--- BEGIN Record list ---

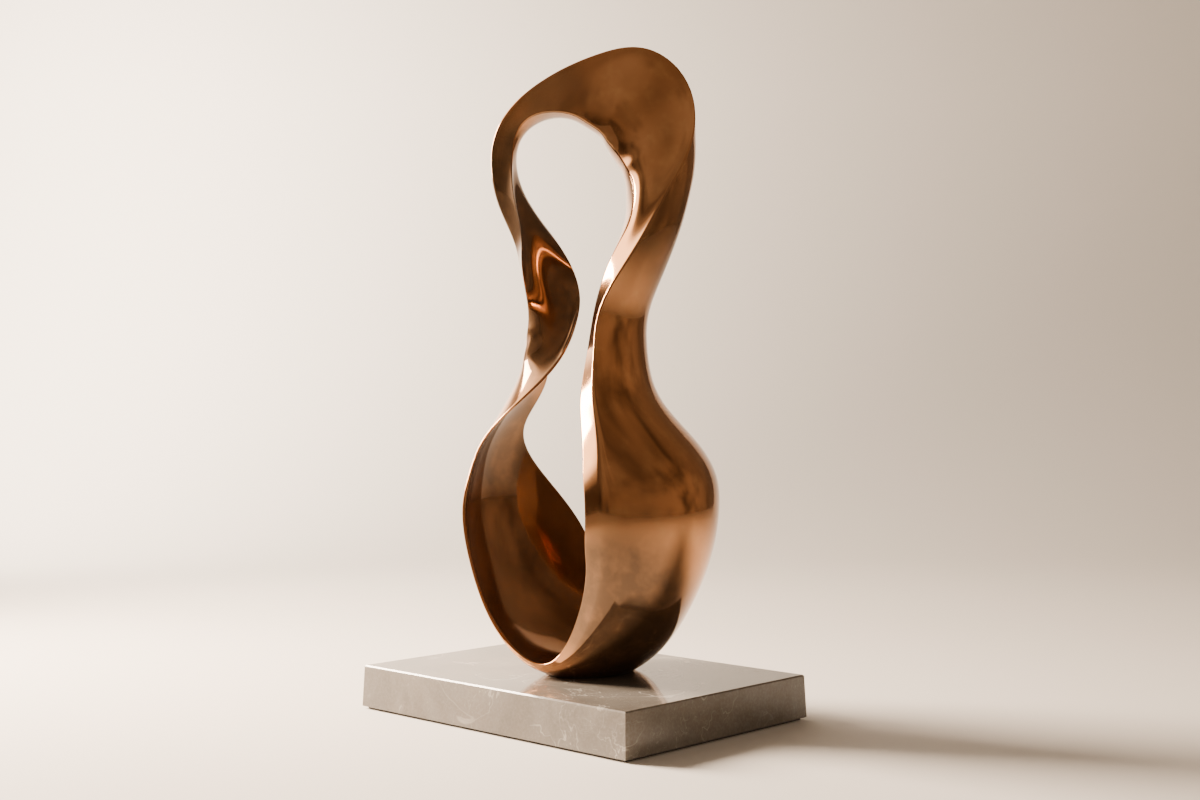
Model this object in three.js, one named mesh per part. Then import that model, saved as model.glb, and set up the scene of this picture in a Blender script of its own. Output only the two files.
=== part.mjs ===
// Looped sculpture: one twisted band of cast bronze, closed on itself, standing on a stone plinth.
// Millimetres, +Z up. The origin is the middle of the underside and +X runs along the stone's long side.
import * as THREE from "three";

// Stone plinth
const stoneLength = 326;
const stoneDepth = 236;
const stoneTop = 40;
const stoneFlare = 1.5;
const topArris = 1.2;
const footArris = 0.6;

// Felt under the stone
const padHeight = 1.8;
const padInset = 2.5;
const restGap = 0.3;

// Bronze band
const lipRound = 1.5;
const ringsPerRib = 4;
const stripSteps = 3;
const faceSteps = 9;
const roundSteps = 2;

// One rib of the band, a four-cornered section across it.
// at: middle of the line from the front ridge to the back lip
// turn: degrees by which that line is turned about the band, wide: its length
// slant: how far the section leans along the band, for each mm across it and for each mm through it
// front: run and rise from the front ridge to the strip's other edge, and the ridge's rounding
// back: the same at the back lip
// outer, inner: swell of the two long faces, and how far it leans to the far end of the face
// crown: swell and lean of the front strip, which lies between the ridge and the strip edge
function rib(at, turn, wide, slant, front, back, outer, inner, crown) {
  return { at, turn, wide, slant, front, back, outer, inner, crown, backCrown: [0, 0] };
}

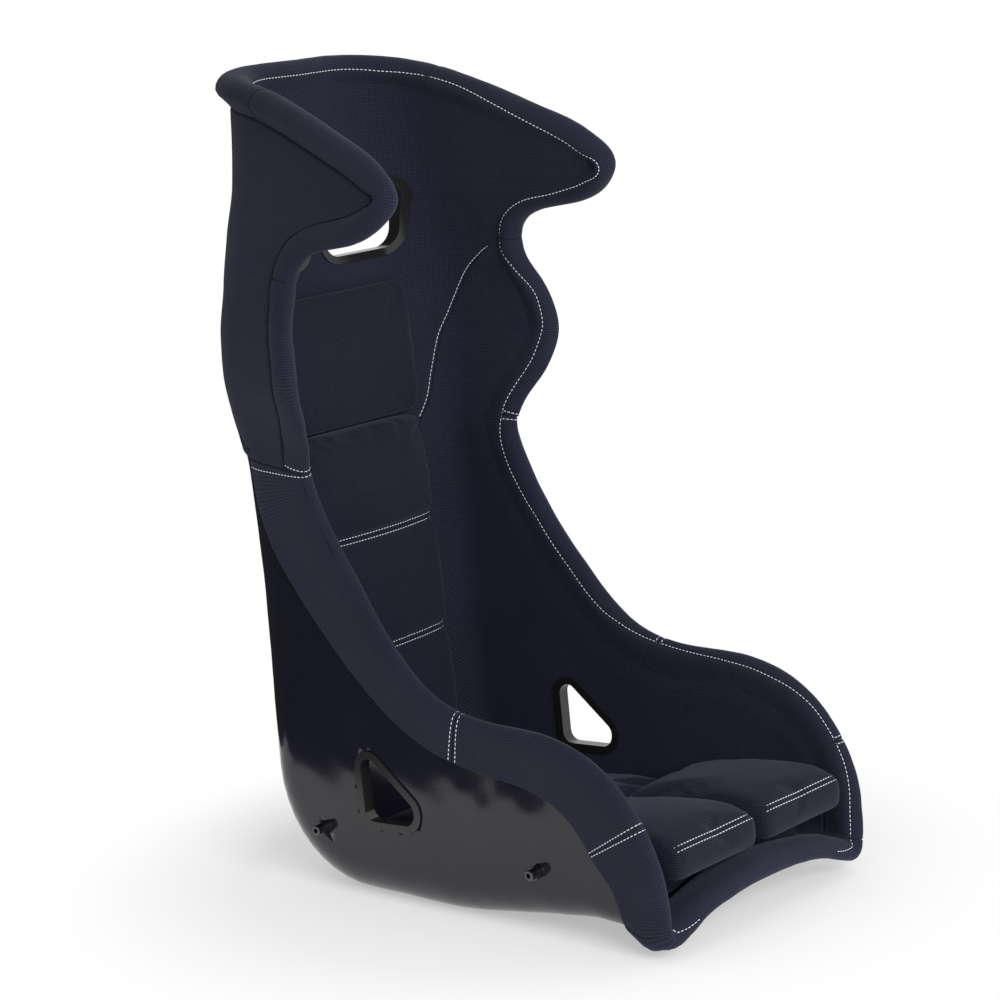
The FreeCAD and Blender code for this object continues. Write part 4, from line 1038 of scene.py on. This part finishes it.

--- END Record list ---

Task description
From the first line of the data above to the line holding "const footArris = 0.6;", reproduce each line exactly; emit no other lines.

Result of this exercise
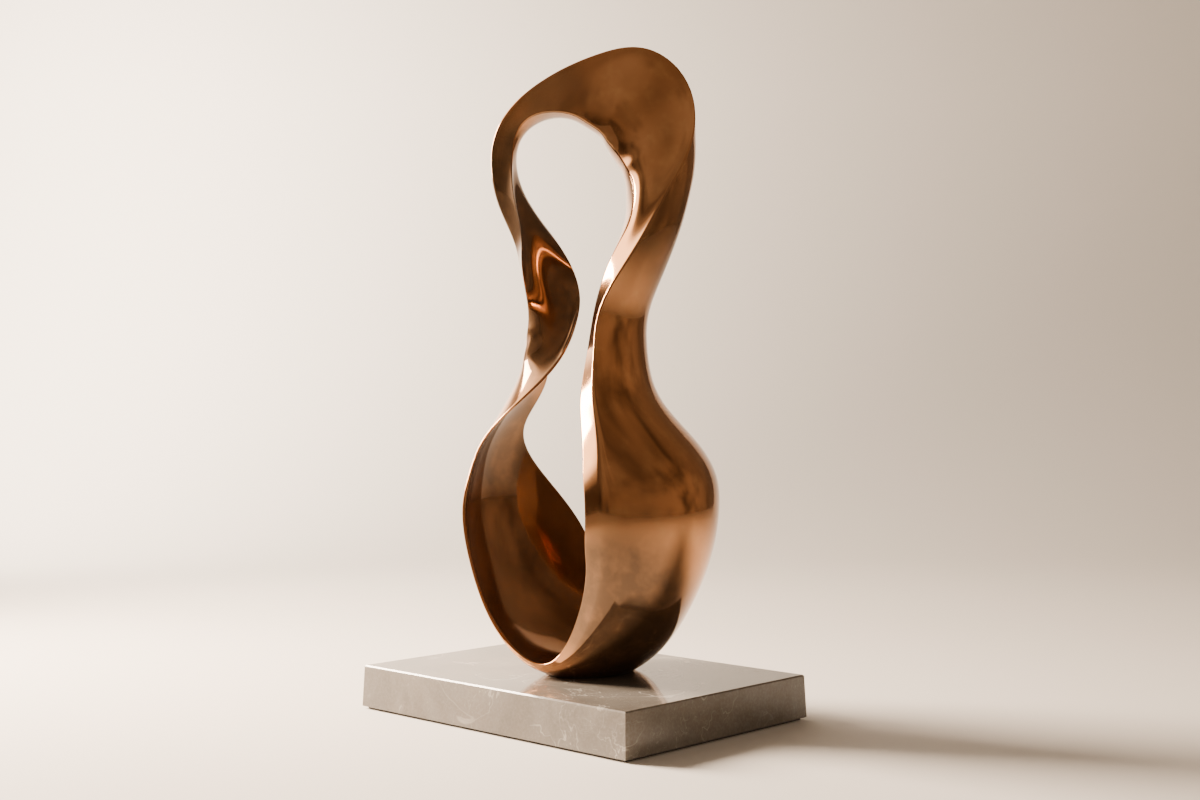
Model this object in three.js, one named mesh per part. Then import that model, saved as model.glb, and set up the scene of this picture in a Blender script of its own. Output only the two files.
=== part.mjs ===
// Looped sculpture: one twisted band of cast bronze, closed on itself, standing on a stone plinth.
// Millimetres, +Z up. The origin is the middle of the underside and +X runs along the stone's long side.
import * as THREE from "three";

// Stone plinth
const stoneLength = 326;
const stoneDepth = 236;
const stoneTop = 40;
const stoneFlare = 1.5;
const topArris = 1.2;
const footArris = 0.6;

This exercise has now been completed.